[Rows from a dataset]
▽
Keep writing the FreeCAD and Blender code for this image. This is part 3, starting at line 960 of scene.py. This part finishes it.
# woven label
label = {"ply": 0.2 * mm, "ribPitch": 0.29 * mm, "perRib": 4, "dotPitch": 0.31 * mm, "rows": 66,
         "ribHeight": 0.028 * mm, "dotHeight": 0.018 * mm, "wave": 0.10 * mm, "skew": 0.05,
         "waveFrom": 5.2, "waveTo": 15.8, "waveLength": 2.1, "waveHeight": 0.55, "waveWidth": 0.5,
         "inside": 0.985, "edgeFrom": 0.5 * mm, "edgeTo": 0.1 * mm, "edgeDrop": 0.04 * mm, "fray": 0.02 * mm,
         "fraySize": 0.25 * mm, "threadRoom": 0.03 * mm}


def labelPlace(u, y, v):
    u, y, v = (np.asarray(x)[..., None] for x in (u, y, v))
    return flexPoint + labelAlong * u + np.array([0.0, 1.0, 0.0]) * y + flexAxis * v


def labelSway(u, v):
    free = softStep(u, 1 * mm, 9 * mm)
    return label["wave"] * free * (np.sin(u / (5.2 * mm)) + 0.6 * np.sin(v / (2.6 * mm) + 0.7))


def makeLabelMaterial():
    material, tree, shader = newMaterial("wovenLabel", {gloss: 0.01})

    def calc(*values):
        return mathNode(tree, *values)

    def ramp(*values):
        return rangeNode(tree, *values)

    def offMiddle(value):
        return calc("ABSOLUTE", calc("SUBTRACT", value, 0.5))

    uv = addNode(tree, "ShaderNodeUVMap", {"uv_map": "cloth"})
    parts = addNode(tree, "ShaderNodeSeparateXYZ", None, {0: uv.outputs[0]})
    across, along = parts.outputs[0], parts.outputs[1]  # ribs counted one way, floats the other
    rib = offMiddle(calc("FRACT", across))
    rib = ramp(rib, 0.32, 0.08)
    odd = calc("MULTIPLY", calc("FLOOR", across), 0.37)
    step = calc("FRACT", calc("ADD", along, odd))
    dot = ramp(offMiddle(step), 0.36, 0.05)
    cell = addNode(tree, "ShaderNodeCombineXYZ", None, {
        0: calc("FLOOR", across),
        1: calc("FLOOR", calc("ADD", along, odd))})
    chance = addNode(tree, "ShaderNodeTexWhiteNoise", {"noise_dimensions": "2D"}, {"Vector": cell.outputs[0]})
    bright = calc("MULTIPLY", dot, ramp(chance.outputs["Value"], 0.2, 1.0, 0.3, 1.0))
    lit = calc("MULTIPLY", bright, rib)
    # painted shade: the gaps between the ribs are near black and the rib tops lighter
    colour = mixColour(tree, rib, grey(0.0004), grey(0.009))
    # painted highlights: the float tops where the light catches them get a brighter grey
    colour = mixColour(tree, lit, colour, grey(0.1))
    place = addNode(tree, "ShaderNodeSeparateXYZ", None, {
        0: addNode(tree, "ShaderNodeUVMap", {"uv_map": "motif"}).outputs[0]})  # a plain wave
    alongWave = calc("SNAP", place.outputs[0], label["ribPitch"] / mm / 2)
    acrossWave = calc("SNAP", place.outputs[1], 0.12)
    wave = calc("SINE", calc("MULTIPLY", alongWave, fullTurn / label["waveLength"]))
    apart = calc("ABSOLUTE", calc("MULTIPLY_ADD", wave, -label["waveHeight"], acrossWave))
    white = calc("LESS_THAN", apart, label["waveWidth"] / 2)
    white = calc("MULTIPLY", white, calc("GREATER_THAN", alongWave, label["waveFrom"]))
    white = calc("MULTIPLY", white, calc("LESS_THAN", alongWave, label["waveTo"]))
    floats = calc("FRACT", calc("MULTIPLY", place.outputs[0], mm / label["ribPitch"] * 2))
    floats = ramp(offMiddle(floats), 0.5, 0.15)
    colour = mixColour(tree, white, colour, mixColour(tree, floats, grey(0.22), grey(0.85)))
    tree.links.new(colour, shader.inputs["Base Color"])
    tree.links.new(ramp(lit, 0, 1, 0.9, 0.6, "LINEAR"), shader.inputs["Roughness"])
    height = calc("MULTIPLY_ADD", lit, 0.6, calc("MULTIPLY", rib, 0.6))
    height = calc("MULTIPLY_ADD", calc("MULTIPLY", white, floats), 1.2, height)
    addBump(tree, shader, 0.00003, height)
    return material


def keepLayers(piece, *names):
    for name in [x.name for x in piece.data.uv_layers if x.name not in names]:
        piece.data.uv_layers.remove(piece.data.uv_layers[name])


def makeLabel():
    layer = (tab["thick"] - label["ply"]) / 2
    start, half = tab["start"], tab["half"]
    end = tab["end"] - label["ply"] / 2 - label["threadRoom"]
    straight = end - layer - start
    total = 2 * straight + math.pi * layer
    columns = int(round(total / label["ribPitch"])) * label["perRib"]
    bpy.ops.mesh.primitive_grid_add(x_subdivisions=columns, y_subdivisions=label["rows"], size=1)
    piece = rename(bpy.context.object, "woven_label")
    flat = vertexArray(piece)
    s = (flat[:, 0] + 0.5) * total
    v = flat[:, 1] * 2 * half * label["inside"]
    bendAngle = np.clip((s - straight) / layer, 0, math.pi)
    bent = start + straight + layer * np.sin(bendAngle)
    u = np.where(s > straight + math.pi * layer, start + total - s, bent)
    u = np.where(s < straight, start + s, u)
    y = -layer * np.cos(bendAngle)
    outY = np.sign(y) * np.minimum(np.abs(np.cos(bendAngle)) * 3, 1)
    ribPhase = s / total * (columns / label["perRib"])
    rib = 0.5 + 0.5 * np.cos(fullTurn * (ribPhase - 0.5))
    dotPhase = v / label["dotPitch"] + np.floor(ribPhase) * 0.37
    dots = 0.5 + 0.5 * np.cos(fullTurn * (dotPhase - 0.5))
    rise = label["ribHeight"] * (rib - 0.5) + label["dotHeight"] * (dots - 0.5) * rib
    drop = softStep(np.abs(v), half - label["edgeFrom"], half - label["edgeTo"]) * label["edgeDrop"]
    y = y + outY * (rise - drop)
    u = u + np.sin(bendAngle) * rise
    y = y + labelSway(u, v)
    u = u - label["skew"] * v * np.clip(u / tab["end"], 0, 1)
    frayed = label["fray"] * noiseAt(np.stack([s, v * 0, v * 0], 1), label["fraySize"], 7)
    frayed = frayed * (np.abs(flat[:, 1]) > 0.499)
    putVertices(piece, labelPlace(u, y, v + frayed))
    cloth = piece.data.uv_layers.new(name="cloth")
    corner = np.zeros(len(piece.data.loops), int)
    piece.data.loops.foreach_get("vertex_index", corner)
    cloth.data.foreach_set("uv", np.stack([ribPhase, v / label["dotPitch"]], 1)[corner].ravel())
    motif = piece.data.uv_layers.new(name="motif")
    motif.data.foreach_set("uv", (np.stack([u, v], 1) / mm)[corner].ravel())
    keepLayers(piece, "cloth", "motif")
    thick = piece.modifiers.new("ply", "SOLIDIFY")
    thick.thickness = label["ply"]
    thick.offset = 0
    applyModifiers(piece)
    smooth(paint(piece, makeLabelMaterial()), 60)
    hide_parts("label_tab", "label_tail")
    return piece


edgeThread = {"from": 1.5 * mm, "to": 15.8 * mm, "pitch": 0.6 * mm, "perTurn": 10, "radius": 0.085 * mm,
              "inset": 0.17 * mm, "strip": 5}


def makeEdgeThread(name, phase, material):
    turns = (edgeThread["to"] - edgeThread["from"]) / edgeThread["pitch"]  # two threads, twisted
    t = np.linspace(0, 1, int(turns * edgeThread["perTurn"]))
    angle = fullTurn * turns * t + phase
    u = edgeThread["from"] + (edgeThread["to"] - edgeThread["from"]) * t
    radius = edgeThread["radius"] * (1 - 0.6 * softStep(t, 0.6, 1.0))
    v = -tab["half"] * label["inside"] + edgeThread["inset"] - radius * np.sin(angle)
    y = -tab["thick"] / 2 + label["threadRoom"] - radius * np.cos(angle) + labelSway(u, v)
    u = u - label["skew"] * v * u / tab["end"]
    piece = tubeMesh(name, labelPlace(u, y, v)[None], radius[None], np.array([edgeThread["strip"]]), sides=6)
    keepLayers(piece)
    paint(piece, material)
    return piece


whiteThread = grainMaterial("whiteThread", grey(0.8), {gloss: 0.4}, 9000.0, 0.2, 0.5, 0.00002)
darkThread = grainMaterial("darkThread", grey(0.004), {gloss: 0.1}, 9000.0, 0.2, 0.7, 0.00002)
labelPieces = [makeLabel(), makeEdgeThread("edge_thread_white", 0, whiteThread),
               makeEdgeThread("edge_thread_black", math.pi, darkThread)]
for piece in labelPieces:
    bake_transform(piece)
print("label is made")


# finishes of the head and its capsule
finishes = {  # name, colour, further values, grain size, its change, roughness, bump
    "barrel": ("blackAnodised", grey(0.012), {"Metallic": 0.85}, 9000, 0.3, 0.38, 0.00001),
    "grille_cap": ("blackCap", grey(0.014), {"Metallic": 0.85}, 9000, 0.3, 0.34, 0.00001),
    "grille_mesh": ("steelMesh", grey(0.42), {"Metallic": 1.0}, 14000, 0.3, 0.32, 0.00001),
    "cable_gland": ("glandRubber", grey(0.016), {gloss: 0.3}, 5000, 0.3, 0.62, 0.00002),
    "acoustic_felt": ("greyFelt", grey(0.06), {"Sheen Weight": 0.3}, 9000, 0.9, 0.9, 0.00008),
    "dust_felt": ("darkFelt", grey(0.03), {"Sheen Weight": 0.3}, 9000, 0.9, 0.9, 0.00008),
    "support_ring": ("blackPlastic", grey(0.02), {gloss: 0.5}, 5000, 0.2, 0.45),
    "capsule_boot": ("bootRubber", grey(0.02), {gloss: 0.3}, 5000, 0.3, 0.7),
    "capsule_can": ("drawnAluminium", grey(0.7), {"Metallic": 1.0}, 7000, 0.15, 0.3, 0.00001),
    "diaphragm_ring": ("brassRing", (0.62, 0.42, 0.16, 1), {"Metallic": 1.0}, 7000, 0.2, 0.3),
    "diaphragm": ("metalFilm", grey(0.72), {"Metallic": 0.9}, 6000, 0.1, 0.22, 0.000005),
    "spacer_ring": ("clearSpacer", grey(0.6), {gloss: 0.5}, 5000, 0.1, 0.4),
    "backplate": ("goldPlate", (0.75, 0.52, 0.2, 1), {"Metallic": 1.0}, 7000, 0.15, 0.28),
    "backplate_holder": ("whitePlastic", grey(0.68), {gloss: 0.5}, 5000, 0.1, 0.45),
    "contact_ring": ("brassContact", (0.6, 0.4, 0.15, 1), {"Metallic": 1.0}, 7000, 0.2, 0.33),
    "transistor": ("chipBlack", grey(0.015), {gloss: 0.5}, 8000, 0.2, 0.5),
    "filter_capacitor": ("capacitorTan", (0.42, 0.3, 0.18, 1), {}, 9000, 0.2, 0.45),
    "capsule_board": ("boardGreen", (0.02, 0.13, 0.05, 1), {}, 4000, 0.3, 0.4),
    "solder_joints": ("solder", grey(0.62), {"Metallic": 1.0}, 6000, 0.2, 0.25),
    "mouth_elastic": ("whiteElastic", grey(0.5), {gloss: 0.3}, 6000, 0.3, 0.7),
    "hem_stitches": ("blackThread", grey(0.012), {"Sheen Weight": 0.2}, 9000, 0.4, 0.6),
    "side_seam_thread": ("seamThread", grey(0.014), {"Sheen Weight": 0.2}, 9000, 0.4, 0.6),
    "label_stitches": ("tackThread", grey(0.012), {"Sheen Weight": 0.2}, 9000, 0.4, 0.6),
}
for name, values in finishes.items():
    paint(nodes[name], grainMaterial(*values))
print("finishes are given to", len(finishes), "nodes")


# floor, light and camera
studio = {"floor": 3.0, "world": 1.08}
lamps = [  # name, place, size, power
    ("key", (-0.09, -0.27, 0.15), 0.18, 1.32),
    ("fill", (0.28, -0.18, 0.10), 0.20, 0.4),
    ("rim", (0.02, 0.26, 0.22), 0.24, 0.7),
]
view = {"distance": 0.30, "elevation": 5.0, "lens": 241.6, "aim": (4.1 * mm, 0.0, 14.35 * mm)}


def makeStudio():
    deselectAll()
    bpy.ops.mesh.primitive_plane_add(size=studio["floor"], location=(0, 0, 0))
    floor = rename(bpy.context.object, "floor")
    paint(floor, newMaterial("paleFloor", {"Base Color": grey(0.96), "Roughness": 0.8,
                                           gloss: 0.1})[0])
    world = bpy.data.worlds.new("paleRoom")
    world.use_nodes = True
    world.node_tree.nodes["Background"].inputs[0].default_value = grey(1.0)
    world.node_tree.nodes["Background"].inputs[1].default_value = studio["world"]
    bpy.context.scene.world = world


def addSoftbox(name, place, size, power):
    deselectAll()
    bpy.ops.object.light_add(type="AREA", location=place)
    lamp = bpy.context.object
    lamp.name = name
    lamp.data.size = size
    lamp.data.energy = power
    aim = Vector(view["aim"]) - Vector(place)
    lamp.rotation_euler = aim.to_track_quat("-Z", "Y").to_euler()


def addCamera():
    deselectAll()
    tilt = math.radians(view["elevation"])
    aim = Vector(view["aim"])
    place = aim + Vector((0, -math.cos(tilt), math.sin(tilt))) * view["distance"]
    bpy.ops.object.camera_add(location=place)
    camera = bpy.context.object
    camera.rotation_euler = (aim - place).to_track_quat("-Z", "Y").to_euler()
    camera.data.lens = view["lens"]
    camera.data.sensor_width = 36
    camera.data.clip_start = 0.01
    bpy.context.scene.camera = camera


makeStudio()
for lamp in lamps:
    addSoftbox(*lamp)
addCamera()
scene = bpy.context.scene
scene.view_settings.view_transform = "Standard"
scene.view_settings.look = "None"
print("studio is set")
△
▽
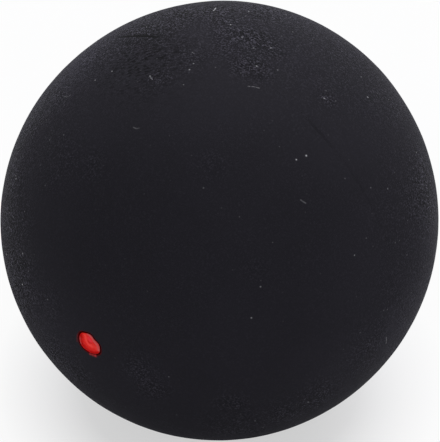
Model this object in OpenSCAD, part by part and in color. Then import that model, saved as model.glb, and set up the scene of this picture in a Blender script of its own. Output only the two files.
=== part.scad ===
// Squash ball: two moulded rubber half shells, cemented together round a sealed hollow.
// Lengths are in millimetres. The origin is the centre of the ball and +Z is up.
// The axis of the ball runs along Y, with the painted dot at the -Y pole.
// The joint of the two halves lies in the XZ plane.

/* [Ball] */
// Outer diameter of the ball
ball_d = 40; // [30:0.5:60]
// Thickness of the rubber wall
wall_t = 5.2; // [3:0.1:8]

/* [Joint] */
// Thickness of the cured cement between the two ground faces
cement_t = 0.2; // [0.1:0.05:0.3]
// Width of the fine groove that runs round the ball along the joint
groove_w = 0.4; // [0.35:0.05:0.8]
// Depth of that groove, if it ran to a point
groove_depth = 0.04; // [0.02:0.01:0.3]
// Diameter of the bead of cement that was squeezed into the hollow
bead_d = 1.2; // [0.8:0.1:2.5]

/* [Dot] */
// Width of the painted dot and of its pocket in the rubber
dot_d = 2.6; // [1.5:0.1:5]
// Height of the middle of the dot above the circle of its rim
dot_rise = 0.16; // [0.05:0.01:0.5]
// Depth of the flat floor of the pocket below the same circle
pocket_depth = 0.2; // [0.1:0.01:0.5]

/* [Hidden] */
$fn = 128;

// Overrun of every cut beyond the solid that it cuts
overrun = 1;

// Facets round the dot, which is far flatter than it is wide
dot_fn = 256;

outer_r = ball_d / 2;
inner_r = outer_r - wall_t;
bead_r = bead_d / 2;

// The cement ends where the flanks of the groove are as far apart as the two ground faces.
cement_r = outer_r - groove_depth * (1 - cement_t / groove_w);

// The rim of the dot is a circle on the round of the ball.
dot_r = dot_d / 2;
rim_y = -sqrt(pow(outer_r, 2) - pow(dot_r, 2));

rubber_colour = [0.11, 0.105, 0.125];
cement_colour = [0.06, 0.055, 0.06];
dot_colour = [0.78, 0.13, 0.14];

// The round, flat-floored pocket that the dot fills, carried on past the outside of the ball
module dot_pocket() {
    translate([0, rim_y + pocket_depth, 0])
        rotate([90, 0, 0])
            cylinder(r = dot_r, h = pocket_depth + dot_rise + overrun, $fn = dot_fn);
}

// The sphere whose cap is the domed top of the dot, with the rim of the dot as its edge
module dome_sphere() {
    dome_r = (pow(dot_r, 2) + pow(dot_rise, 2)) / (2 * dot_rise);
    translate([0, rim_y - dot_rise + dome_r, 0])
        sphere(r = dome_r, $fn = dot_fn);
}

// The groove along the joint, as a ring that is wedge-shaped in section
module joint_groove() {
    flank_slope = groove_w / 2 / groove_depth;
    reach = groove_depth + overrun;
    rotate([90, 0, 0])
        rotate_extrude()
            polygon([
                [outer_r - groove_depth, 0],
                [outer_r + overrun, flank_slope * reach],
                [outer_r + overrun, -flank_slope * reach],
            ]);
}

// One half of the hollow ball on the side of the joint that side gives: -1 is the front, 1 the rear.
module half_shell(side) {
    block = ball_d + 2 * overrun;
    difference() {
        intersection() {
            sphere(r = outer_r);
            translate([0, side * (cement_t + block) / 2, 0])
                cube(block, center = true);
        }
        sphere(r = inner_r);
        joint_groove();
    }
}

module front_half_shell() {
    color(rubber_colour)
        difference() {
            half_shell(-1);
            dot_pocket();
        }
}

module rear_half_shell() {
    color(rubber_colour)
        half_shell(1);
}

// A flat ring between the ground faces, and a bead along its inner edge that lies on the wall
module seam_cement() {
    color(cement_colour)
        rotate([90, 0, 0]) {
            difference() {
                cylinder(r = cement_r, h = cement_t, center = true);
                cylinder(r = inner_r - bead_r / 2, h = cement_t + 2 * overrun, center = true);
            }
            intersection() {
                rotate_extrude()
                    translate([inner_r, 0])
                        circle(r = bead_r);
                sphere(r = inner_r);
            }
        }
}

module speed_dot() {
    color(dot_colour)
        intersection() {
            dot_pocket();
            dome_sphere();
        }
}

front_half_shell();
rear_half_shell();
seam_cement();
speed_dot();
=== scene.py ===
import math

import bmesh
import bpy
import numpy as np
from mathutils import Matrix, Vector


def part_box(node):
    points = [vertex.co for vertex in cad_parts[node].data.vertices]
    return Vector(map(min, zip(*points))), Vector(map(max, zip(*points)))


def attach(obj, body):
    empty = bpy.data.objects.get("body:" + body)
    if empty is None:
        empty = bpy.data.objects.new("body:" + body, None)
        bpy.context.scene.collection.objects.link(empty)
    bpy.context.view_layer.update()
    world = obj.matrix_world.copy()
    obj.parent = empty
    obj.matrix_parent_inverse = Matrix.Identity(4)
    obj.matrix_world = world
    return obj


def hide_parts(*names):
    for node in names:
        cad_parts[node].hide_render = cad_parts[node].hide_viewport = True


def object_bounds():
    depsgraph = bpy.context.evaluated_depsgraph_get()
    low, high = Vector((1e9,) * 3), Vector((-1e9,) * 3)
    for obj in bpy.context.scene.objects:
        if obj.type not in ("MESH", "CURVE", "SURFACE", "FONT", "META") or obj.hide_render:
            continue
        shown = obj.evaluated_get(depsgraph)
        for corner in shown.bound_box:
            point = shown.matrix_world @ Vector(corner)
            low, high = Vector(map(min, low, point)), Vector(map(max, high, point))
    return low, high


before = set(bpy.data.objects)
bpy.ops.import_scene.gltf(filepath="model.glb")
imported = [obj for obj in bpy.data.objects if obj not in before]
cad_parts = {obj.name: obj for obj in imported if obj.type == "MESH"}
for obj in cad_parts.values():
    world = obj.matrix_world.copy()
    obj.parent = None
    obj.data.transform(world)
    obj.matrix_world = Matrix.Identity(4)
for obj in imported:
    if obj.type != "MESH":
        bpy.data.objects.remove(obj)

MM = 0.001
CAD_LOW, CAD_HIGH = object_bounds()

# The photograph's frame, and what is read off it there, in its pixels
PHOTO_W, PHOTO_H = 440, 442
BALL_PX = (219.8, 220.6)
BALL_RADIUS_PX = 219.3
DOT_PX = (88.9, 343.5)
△
What to do:
Above is a listing; print exactly its lines from the one with "on the wall" through the one with "bpy.context.view_layer.update()", and no other lines.

Response:
// A flat ring between the ground faces, and a bead along its inner edge that lies on the wall
module seam_cement() {
    color(cement_colour)
        rotate([90, 0, 0]) {
            difference() {
                cylinder(r = cement_r, h = cement_t, center = true);
                cylinder(r = inner_r - bead_r / 2, h = cement_t + 2 * overrun, center = true);
            }
            intersection() {
                rotate_extrude()
                    translate([inner_r, 0])
                        circle(r = bead_r);
                sphere(r = inner_r);
            }
        }
}

module speed_dot() {
    color(dot_colour)
        intersection() {
            dot_pocket();
            dome_sphere();
        }
}

front_half_shell();
rear_half_shell();
seam_cement();
speed_dot();
=== scene.py ===
import math

import bmesh
import bpy
import numpy as np
from mathutils import Matrix, Vector


def part_box(node):
    points = [vertex.co for vertex in cad_parts[node].data.vertices]
    return Vector(map(min, zip(*points))), Vector(map(max, zip(*points)))


def attach(obj, body):
    empty = bpy.data.objects.get("body:" + body)
    if empty is None:
        empty = bpy.data.objects.new("body:" + body, None)
        bpy.context.scene.collection.objects.link(empty)
    bpy.context.view_layer.update()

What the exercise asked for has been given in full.